In Liberia, where annual rice imports total 300,000 tonnes and local production is just 200,000 tonnes, the largest importer fortunately had 55,000 tonnes on hand at port warehouses when supply stopped. Stocks dipped to 11,000 tonnes, less than two weeks of import supply for the country of 4.5 million, before rice vessels began calling again.
In all three of the water-abundant countries, rice is one of the main cereal crops grown by smallholders. Very little of their harvest reaches the major cities. It is either consumed by farm families or traded at the village level.
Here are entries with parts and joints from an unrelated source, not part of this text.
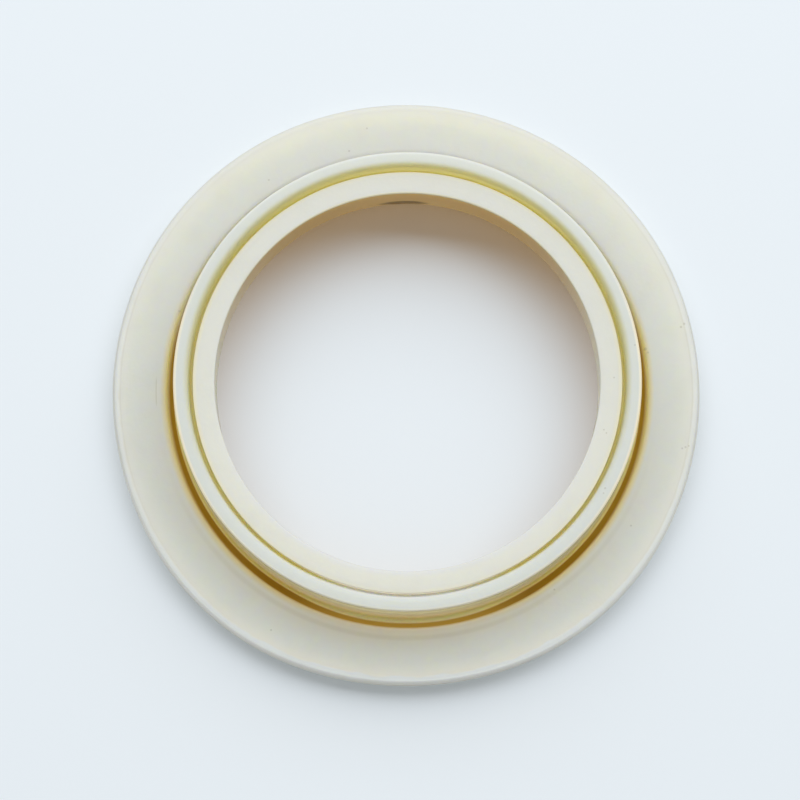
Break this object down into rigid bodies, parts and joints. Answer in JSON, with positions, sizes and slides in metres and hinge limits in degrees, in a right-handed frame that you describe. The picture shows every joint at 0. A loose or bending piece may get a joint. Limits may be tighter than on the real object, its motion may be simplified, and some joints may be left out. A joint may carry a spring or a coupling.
{
  "type": "group head gasket",
  "caption": "Round silicone gasket that seals a filter basket against an espresso group: flat flange, raised collar with a rolled rim, and a flexible inner lip round the bore.",
  "frame": {"origin": "centre of the flat back face", "axes": "+Z along the axis of the bore, from the back face towards the lip and the rim; the part is round, so +X and +Y are any two directions at right angles in the back face"},
  "size_m": [0.072, 0.072, 0.0084],
  "materials": {
    "silicone": "satin cream silicone, slightly see-through at thin edges"
  },
  "bodies": {
    "root": {"gasket": "silicone"}
  },
  "joints": []
}
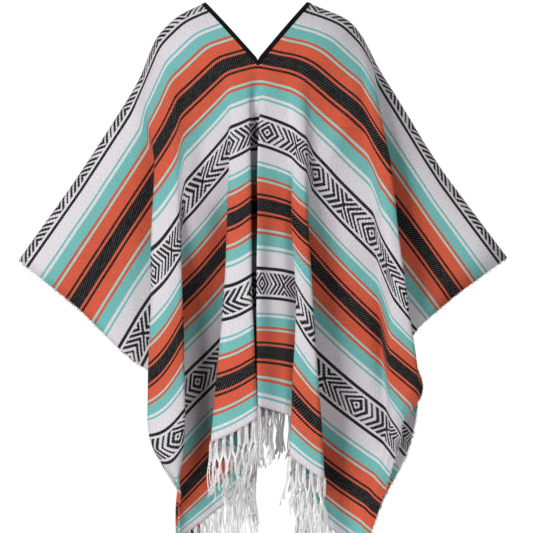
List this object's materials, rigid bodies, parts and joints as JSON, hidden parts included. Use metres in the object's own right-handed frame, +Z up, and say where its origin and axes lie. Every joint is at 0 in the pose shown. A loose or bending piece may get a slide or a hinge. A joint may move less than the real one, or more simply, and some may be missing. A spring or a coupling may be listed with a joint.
{
  "type": "mexican poncho",
  "caption": "Worn, hollow poncho: a striped blanket folded at the shoulders, with a taped V neck, open sides and a knotted fringe at each hem.",
  "frame": {"origin": "on the shoulder line, under the middle of the neck opening, where the wearer's shoulders carry it", "axes": "+Z up, -Y to the front, +X to the right of someone facing the front"},
  "size_m": [1.0266, 0.3211, 1.2683],
  "materials": {
    "cloth": "striped woven blanket cloth in off-white, turquoise, orange and black",
    "tape": "black woven tape",
    "yarn": "off-white cotton yarn"
  },
  "bodies": {
    "root": {"front_panel": "cloth", "back_panel": "cloth", "neck_tape": "tape", "front_fringe": "yarn", "back_fringe": "yarn"}
  },
  "joints": []
}
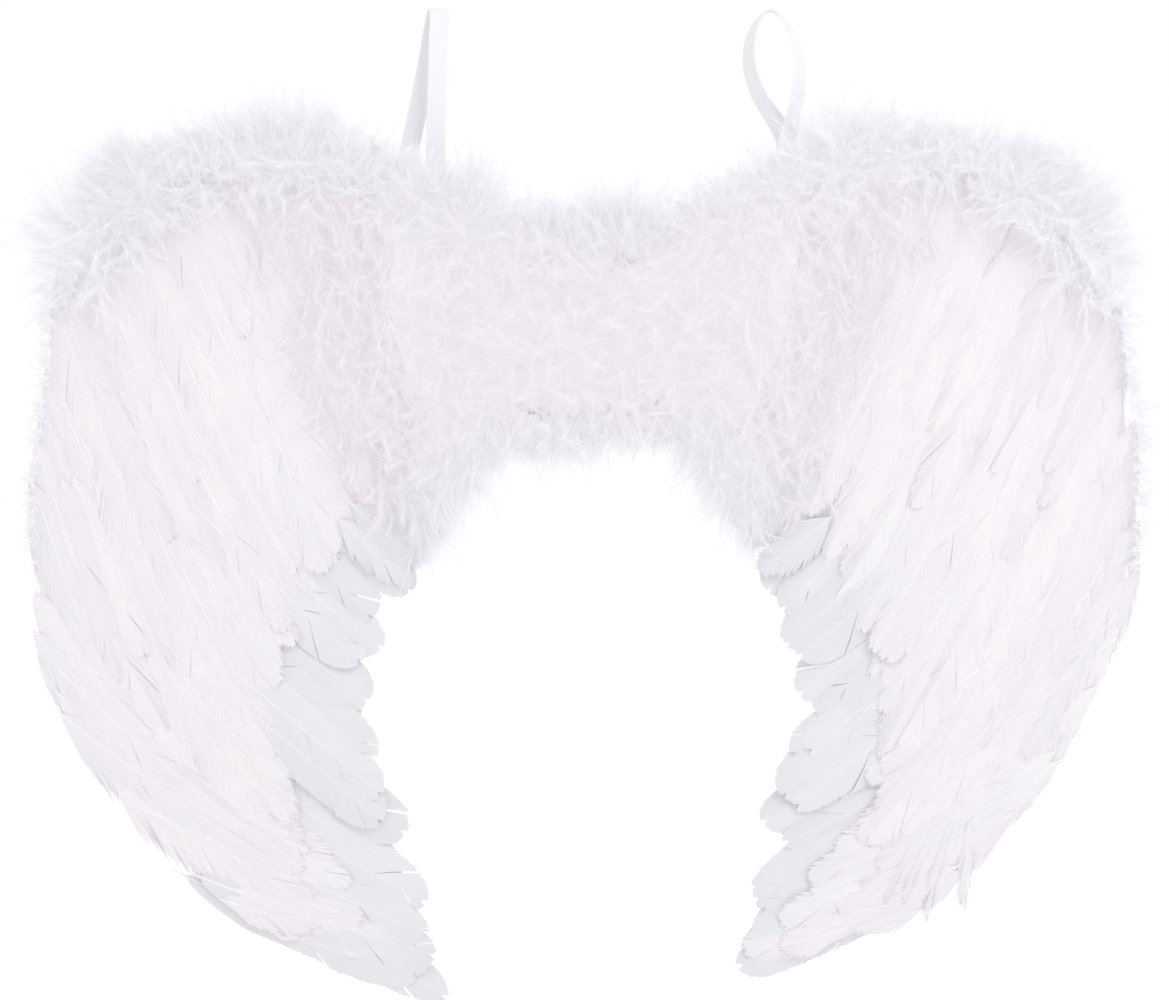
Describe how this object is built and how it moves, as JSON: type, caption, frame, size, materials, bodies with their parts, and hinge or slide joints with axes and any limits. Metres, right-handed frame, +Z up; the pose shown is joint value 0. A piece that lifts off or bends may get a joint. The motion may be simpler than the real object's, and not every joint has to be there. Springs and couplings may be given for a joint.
{
  "type": "feather costume wings",
  "caption": "Pair of white feather wings on stiff panels that fold on tape hinges, with marabou trim and two elastic arm loops.",
  "frame": {"origin": "middle of the centre panel's felt back face, which rests on the wearer's back", "axes": "+X towards the right wing as seen from the feather side, +Y towards the wearer, +Z up"},
  "size_m": [0.6108, 0.0559, 0.5188],
  "materials": {
    "quill_feather": "satin white vane with visible barbs",
    "covert_feather": "soft matt white feather",
    "down": "fluffy marabou down",
    "elastic": "ribbed woven elastic",
    "felt": "pressed non-woven felt",
    "tape": "plain woven cotton tape",
    "card": "grey card",
    "steel": "drawn wire"
  },
  "bodies": {
    "centre_panel": {"centre_back_cover": "felt", "centre_board": "card", "centre_down_pad": "down", "centre_top_marabou": "down", "centre_bottom_fringe": "down", "left_fold_tape": "tape", "right_fold_tape": "tape"},
    "left_wing": {"left_wing_board": "card", "left_back_cover": "felt", "left_leading_edge_wire": "steel", "left_flight_feather_1": "quill_feather", "left_flight_feather_2": "quill_feather", "left_flight_feather_3": "quill_feather", "left_flight_feather_4": "quill_feather", "left_flight_feather_5": "quill_feather", "left_flight_feather_6": "quill_feather", "left_flight_feather_7": "quill_feather", "left_flight_feather_8": "quill_feather", "left_flight_feather_9": "quill_feather", "left_flight_feather_10": "quill_feather", "left_lower_coverts": "covert_feather", "left_middle_coverts": "covert_feather", "left_upper_coverts": "covert_feather", "left_root_down": "down", "left_top_marabou": "down", "left_shoulder_marabou": "down", "left_strap_patch": "felt"},
    "left_strap": {"left_elastic_strap": "elastic"},
    "right_wing": {"right_wing_board": "card", "right_back_cover": "felt", "right_leading_edge_wire": "steel", "right_flight_feather_1": "quill_feather", "right_flight_feather_2": "quill_feather", "right_flight_feather_3": "quill_feather", "right_flight_feather_4": "quill_feather", "right_flight_feather_5": "quill_feather", "right_flight_feather_6": "quill_feather", "right_flight_feather_7": "quill_feather", "right_flight_feather_8": "quill_feather", "right_flight_feather_9": "quill_feather", "right_flight_feather_10": "quill_feather", "right_lower_coverts": "covert_feather", "right_middle_coverts": "covert_feather", "right_upper_coverts": "covert_feather", "right_root_down": "down", "right_top_marabou": "down", "right_shoulder_marabou": "down", "right_strap_patch": "felt"},
    "right_strap": {"right_elastic_strap": "elastic"}
  },
  "joints": [
    {"name": "left_wing_fold", "type": "hinge", "parent": "centre_panel", "child": "left_wing", "pos_m": [-0.05, 0, 0], "axis": [0, 0, -1], "range_deg": [-20, 90], "deforming": ["left_fold_tape"]},
    {"name": "left_strap_swing", "type": "hinge", "parent": "left_wing", "child": "left_strap", "pos_m": [-0.093, 0.0024, 0.001], "axis": [-1, 0, 0], "range_deg": [0, 165]},
    {"name": "right_wing_fold", "type": "hinge", "parent": "centre_panel", "child": "right_wing", "pos_m": [0.05, 0, 0], "axis": [0, 0, 1], "range_deg": [-20, 90], "deforming": ["right_fold_tape"]},
    {"name": "right_strap_swing", "type": "hinge", "parent": "right_wing", "child": "right_strap", "pos_m": [0.1015, 0.0024, 0.001], "axis": [-1, 0, 0], "range_deg": [0, 165]}
  ]
}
In Sierra Leone and Guinea, imports constitute less than 25% of total rice consumption. Guinea’s milled rice production of 1.2 million tonnes would only need to be expanded by one-third to eliminate the roughly 400,000 tonnes of imports and fully meet the needs of the 12 million citizens. Rural Guineans eat rice that they parboil and dry in the sun. There are almost no automated mills with parboiling and drying using husk-fueled boilers and furnaces as in India. A small coterie of private rice importers with import licenses benefit from low duties granted by government officials who fear the slightest rise in the price of a staple food could lead to mass demonstrations as happened in a number of West African countries in 2008.
Gambia and Guinea Bissau
To give a boost to local output, Gambia’s autocratic government issued a decree in early 2015 stating that importation of rice would be banned starting in 2016. The country of less than 2 million imported 140,000 tonnes in 2014, while the domestic crop did not exceed 40,000 tonnes. Planting has been expanding at a steady but slow pace with much effort put into research and development of new varieties. The handful of companies controlling the trade say they will heed the ban but the result could be shortages, a big increase in smuggling, and a sharp spike in rice prices. The country’s only industrial rice mill, built in 2011, was never commissioned due to a fallout between the private business group and government partner in the joint venture.
In nearby Guinea Bissau, cashews are by far the largest cash crop. The principle exporters of the raw nuts are also the leading rice importers thanks to a long tradition in the former Portuguese colony of bartering rice for cashews in bush villages.
These days, the trade is more cash based, but the same companies have mostly retained control of both commodities. Like Senegal, the two small countries get the largest share of their rice from South America in 100% or 50% broken form arriving in bulk vessels and bagged at dockside during discharge. LD Commodities dominates the supply from South America to these countries and others in West Africa.